_Dataset extract:_
+ + + + + + +

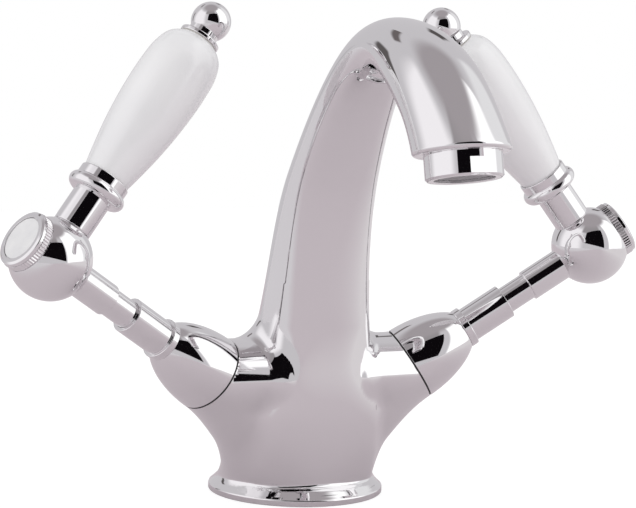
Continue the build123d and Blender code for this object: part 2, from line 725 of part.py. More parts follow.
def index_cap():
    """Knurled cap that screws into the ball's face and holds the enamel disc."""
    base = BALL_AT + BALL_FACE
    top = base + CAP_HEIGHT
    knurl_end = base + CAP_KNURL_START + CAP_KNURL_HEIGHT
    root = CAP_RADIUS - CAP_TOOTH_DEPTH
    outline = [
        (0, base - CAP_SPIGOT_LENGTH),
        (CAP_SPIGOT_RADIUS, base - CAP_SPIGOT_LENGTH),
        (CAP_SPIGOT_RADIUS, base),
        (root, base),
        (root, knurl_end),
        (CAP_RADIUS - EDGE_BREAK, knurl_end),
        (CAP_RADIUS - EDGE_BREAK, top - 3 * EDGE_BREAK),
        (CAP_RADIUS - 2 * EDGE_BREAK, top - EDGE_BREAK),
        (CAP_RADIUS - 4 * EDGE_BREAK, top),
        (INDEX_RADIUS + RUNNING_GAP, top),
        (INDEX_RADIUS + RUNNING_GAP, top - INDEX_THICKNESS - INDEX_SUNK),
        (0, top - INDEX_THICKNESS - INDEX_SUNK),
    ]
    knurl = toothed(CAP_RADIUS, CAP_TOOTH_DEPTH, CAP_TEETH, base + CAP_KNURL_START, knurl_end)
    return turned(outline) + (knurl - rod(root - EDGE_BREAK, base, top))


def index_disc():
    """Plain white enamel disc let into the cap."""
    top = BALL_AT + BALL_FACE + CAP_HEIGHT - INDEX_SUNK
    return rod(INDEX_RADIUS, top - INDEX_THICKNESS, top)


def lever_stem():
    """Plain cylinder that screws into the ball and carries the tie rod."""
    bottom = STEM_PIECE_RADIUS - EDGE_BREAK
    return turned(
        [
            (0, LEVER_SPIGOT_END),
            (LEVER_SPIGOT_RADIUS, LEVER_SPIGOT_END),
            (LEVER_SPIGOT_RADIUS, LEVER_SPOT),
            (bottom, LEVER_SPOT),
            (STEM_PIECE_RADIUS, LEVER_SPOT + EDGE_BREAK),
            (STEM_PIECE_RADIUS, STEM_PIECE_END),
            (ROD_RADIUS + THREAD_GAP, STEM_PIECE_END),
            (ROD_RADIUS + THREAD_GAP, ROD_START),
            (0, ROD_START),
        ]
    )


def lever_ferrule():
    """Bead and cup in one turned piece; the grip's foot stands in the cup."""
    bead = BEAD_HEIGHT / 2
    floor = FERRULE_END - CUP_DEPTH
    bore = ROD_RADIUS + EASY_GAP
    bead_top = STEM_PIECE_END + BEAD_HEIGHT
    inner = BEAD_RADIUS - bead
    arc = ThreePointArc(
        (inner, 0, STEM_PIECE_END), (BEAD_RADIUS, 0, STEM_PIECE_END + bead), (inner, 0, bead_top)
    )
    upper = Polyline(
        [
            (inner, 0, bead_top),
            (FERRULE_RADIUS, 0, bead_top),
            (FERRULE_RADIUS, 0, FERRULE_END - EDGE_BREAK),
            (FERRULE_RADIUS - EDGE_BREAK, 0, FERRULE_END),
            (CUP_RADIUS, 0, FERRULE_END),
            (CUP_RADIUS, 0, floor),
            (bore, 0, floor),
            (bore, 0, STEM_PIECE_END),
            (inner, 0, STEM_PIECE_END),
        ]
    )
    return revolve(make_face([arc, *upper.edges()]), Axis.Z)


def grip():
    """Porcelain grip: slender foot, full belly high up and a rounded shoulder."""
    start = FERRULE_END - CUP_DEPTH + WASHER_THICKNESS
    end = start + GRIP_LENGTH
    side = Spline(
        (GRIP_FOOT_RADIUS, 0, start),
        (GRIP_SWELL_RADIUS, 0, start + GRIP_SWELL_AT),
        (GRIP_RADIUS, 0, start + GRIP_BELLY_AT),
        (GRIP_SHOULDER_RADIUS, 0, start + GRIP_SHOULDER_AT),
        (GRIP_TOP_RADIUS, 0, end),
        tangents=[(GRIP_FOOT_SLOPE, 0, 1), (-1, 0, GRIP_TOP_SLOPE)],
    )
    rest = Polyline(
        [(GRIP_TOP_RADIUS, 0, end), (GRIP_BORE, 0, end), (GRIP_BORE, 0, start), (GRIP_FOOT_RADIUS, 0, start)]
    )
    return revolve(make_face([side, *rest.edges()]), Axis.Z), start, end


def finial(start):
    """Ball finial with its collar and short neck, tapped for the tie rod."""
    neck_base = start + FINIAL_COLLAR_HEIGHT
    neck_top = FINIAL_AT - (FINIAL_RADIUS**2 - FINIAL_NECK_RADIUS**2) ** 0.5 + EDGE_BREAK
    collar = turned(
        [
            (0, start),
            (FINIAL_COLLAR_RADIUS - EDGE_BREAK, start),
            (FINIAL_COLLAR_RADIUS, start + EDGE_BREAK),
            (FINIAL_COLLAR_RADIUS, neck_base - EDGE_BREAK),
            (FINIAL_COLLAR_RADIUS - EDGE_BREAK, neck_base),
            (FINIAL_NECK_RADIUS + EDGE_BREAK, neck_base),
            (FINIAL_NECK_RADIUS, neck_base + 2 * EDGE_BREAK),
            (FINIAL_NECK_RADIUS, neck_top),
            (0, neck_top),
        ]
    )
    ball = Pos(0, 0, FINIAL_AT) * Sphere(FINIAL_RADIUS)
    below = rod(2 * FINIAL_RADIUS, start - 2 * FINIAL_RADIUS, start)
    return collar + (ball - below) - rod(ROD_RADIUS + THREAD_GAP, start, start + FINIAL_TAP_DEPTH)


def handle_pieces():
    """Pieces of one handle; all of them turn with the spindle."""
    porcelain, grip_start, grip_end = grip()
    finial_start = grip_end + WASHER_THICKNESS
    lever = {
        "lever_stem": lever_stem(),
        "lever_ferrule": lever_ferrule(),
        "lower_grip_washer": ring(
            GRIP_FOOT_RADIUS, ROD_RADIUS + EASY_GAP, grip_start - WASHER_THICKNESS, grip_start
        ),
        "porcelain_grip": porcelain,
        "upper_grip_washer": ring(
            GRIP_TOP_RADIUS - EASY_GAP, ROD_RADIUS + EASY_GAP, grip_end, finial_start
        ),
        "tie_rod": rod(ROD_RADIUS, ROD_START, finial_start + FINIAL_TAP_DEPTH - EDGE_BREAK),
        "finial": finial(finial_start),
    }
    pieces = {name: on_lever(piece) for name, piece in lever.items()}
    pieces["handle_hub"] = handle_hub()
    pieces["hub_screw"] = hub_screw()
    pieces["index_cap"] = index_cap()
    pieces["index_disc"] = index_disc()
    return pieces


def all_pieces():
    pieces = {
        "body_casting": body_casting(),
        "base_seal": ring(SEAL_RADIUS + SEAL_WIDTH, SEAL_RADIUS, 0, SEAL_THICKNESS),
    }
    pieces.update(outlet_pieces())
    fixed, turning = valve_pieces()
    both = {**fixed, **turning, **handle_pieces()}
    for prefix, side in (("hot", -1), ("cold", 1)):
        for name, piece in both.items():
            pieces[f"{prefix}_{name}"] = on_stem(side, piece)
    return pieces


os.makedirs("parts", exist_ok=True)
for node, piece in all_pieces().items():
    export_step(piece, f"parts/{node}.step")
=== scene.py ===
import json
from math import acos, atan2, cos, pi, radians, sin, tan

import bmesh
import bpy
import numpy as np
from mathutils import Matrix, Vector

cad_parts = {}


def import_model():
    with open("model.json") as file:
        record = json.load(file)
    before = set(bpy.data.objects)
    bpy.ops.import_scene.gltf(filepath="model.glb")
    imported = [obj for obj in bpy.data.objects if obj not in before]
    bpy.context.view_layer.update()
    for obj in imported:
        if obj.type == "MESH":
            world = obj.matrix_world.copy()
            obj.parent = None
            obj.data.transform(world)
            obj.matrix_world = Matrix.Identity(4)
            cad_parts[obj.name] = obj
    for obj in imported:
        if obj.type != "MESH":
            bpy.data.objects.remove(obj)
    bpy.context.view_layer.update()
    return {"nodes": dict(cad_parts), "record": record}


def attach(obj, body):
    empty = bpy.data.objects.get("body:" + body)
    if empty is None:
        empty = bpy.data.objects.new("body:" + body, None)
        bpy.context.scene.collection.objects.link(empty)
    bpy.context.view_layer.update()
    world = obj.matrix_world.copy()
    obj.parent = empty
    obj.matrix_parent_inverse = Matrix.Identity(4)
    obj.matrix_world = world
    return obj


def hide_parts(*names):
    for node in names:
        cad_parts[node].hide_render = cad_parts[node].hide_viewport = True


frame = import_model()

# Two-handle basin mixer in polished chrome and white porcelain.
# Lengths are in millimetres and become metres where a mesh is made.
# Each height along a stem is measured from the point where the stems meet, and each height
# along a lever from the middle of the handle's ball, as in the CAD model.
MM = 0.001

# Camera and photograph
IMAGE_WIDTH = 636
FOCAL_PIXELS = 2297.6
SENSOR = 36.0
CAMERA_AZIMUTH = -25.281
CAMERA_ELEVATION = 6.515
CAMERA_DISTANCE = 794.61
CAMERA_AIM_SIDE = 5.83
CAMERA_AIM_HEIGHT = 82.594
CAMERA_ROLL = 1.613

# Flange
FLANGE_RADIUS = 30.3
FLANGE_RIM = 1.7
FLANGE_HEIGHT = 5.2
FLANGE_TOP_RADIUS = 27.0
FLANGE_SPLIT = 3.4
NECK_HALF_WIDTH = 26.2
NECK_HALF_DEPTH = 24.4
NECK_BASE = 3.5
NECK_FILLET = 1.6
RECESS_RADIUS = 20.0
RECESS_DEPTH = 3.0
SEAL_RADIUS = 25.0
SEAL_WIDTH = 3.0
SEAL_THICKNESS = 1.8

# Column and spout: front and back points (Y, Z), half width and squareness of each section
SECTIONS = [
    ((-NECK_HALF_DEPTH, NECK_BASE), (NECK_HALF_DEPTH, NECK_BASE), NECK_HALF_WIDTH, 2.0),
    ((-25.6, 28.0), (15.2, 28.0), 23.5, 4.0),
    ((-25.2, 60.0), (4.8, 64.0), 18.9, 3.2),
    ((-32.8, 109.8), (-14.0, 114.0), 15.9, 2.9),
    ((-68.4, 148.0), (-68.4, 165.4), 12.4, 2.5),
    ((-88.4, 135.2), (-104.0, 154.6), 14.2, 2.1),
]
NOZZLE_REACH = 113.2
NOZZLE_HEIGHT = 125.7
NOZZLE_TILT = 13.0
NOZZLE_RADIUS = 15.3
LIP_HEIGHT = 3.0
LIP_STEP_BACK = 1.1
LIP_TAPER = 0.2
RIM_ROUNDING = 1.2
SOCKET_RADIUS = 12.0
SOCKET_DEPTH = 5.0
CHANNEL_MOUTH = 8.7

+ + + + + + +

_Set problem:_ Copy exactly the lines from the line with "record = json.load(file)" up to and including the line with "SEAL_THICKNESS = 1.8", and no other lines.

_Task result:_
        record = json.load(file)
    before = set(bpy.data.objects)
    bpy.ops.import_scene.gltf(filepath="model.glb")
    imported = [obj for obj in bpy.data.objects if obj not in before]
    bpy.context.view_layer.update()
    for obj in imported:
        if obj.type == "MESH":
            world = obj.matrix_world.copy()
            obj.parent = None
            obj.data.transform(world)
            obj.matrix_world = Matrix.Identity(4)
            cad_parts[obj.name] = obj
    for obj in imported:
        if obj.type != "MESH":
            bpy.data.objects.remove(obj)
    bpy.context.view_layer.update()
    return {"nodes": dict(cad_parts), "record": record}


def attach(obj, body):
    empty = bpy.data.objects.get("body:" + body)
    if empty is None:
        empty = bpy.data.objects.new("body:" + body, None)
        bpy.context.scene.collection.objects.link(empty)
    bpy.context.view_layer.update()
    world = obj.matrix_world.copy()
    obj.parent = empty
    obj.matrix_parent_inverse = Matrix.Identity(4)
    obj.matrix_world = world
    return obj


def hide_parts(*names):
    for node in names:
        cad_parts[node].hide_render = cad_parts[node].hide_viewport = True


frame = import_model()

# Two-handle basin mixer in polished chrome and white porcelain.
# Lengths are in millimetres and become metres where a mesh is made.
# Each height along a stem is measured from the point where the stems meet, and each height
# along a lever from the middle of the handle's ball, as in the CAD model.
MM = 0.001

# Camera and photograph
IMAGE_WIDTH = 636
FOCAL_PIXELS = 2297.6
SENSOR = 36.0
CAMERA_AZIMUTH = -25.281
CAMERA_ELEVATION = 6.515
CAMERA_DISTANCE = 794.61
CAMERA_AIM_SIDE = 5.83
CAMERA_AIM_HEIGHT = 82.594
CAMERA_ROLL = 1.613

# Flange
FLANGE_RADIUS = 30.3
FLANGE_RIM = 1.7
FLANGE_HEIGHT = 5.2
FLANGE_TOP_RADIUS = 27.0
FLANGE_SPLIT = 3.4
NECK_HALF_WIDTH = 26.2
NECK_HALF_DEPTH = 24.4
NECK_BASE = 3.5
NECK_FILLET = 1.6
RECESS_RADIUS = 20.0
RECESS_DEPTH = 3.0
SEAL_RADIUS = 25.0
SEAL_WIDTH = 3.0
SEAL_THICKNESS = 1.8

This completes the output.